The directors for the First Biennial John Updike Society Conference are Society co-founders Jack De Bellis, who will assemble the program, and Updike’s Shillington contact, Dave Silcox, who will serve as site director. So members, put October 1-3 2010 on your calendars and start saving for a trip to Pennsylvania for this doubly historic conference: the first for the Society, and a 50th anniversary celebration of Rabbit, Run.
Pictured: The Quad at Alvernia University; a young John Updike reading on the front porch of his home in Shillington; and the house as it looked in May 2009, when the Reading Public Library hosted a tribute to the author.
Though The John Updike Society was formed fewer than seven months ago and launched with only 35 members, we’ve hit the 100 mark with the addition of Liliana Naydan, a doctoral candidate at SUNY-Stony Brook.
“I became interested in Updike a few years ago,” Naydan writes, “after studying his work with my now dissertation director, Prof. Stacey Olster (editor of The Cambridge Companion to John Updike). My dissertation, titled Fictions of Faith: American Literature, Religion, and the Millenium, includes a chapter on Updike (as well as Philip Roth and Don DeLillo).”

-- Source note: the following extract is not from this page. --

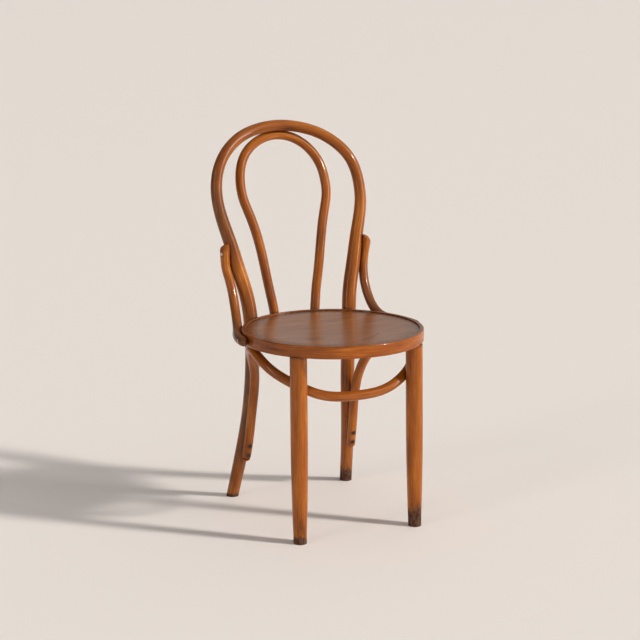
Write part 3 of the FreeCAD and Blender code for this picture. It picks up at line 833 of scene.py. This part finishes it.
def mark_seat(material, marks):
    """Puts marks between a wood's colour and its shader."""
    tree = material.node_tree
    shader = tree.nodes["Principled BSDF"]
    colour = shader.inputs["Base Color"].links[0].from_socket
    for start, end, width, strength, shade in marks:
        mark = add_node(tree, "ShaderNodeGroup", node_tree=mark_group)
        for key, value in (("Start", start), ("End", end), ("Width", width),
                           ("Strength", strength)):
            mark.inputs[key].default_value = value
        colour = mix_colour(tree, mark.outputs["Mark"], colour, shade)
    fill(shader.inputs["Base Color"], colour)


# %% Varnished wood
def varnished_wood(name, dark, middle, light, seed, flecks=0.5, coat=0.5, specular=0.1,
                   coat_roughness=0.08):
    """A stained and varnished wood, from the two groups."""
    material, tree, shader = new_material(name)

    def stored(attribute, take="Fac"):
        return add_value(tree, "ShaderNodeAttribute", take=take, attribute_name=attribute)

    wood = add_node(tree, "ShaderNodeGroup",
                    {"Stick": stored("stick", "Vector"), "Dark": dark, "Middle": middle,
                     "Light": light, "Flecks": flecks, "Seed": seed}, node_tree=beech_group)
    use = add_node(tree, "ShaderNodeGroup",
                   {"Color": wood.outputs["Color"], "Roughness": wood.outputs["Roughness"],
                    "Nook": stored("nook"), "Worn Height": stored("worn_height"),
                    "Stain": stored("stain")}, node_tree=wear_and_shade_group)
    bump = add_node(tree, "ShaderNodeBump", {"Height": wood.outputs["Height"],
                                             "Strength": 0.25, "Distance": 0.2 * MM})
    for key, value in (("Base Color", use.outputs["Color"]),
                       ("Roughness", use.outputs["Roughness"]),
                       ("Coat Weight", Value(use.outputs["Varnish"]) * coat),
                       ("Coat Roughness", coat_roughness), ("Specular IOR Level", specular),
                       ("Normal", bump.outputs[0])):
        fill(shader.inputs[key], value)
    return material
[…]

Her chapter on Updike considers “how Updike’s understanding of faith transforms on the eve of the second millennium. I argue that in In the Beauty of the Lillies Updike attempts to bridge apparent divide that fanatical believers, especially early fundamentalists, created between believing in God and embracing the developments of the 20th century as fruitful, not mere signs that an increasingly immoral American nation is rapidly devolving in the face of a fast-approaching, apocalyptic end. I consider Updike’s earlier works, especially the Rabbit tetralogy, proposing that Updike’s focus in it is on the distinction between faith and good works as means by which to attain salvation. In the Rabbit novels, only true faith appears to have the power to redeem man. But in In the Beauty of the Lilies, Updike comes to distinguish between different kinds of faith, and he critiques religious fanaticism, specifically as it has emerged in the latter part of the 20th century. Even though a fanatic’s faith is true, the intensity of that true belief creates the potential to transcend the bounds of what Updike views as characteristically good. Ultimately, I suggest that Updike comes to advocate for justification through temperance by way of his allusions to biblical and cinematic narratives. He makes reference to the biblical Book of Esther, which suggests that God exists in the world even in the absence of clear evidence of His existence. More to the point, he turns to Frank Capra’s Lost Horizon (1937) for his key message of temperance in all things.”